**DATASET CONTENT**
*-*-*

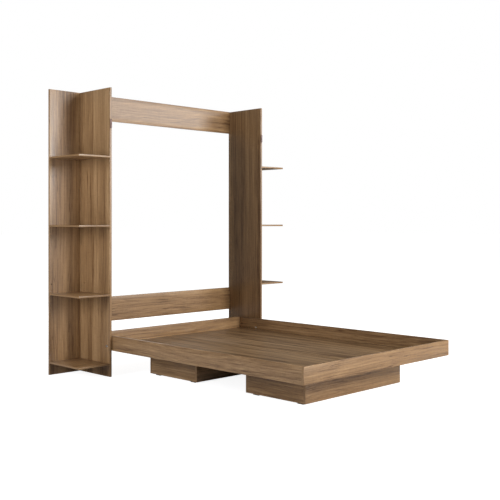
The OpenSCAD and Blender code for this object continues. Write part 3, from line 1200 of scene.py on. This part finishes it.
def dowel_tree(material: bpy.types.Material) -> bpy.types.NodeTree:
    """A fluted wooden dowel with chamfered ends, centred on its point.

    Args:
        material: The dowel's finish.

    Returns:
        The node tree, with its sizes as inputs.
    """
    group = NodeGroup("fluted_dowel", {"Radius": 0.004, "Length": 0.030})
    radius, length = group.size("Radius"), group.size("Length")
    half = group.math("MULTIPLY", length, 0.5)
    line = group.add(
        "GeometryNodeCurvePrimitiveLine",
        {
            "Start": group.vector(0.0, 0.0, group.math("MULTIPLY", half, -1.0)),
            "End": group.vector(0.0, 0.0, half),
        },
    ).outputs[0]
    line = group.add("GeometryNodeResampleCurve", {"Curve": line, "Count": 21}).outputs[0]
    along = group.add("GeometryNodeSplineParameter").outputs["Factor"]
    from_end = group.math("MINIMUM", along, group.math("SUBTRACT", 1.0, along))
    slope = group.math("ADD", group.math("MULTIPLY", from_end, 4.0), 0.8)
    taper = group.math("MINIMUM", slope, 1.0)
    line = group.add("GeometryNodeSetCurveRadius", {"Curve": line, "Radius": taper}).outputs[0]
    star = group.add(
        "GeometryNodeCurveStar",
        {
            "Points": 14,
            "Inner Radius": group.math("MULTIPLY", radius, 0.93),
            "Outer Radius": radius,
        },
    ).outputs[0]
    shape = group.add(
        "GeometryNodeCurveToMesh",
        {"Curve": line, "Profile Curve": star, "Scale": taper, "Fill Caps": True},
    ).outputs[0]
    return group.close(shape, material)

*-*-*

**THE TASK**
Exactly as written, please reproduce the lines from the first line of the data to the line containing "material: The dowel's finish.", inclusive, and nothing else.

**FULL SOLUTION**
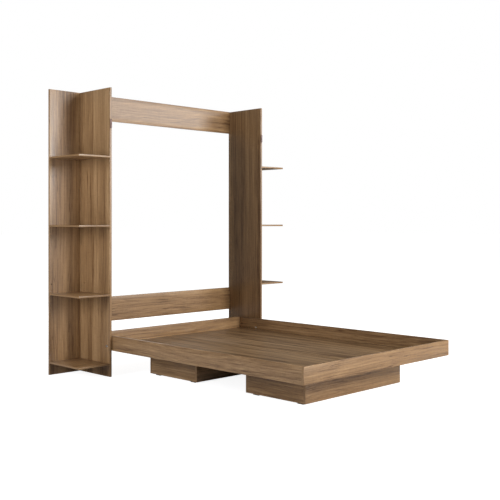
The OpenSCAD and Blender code for this object continues. Write part 3, from line 1200 of scene.py on. This part finishes it.
def dowel_tree(material: bpy.types.Material) -> bpy.types.NodeTree:
    """A fluted wooden dowel with chamfered ends, centred on its point.

    Args:
        material: The dowel's finish.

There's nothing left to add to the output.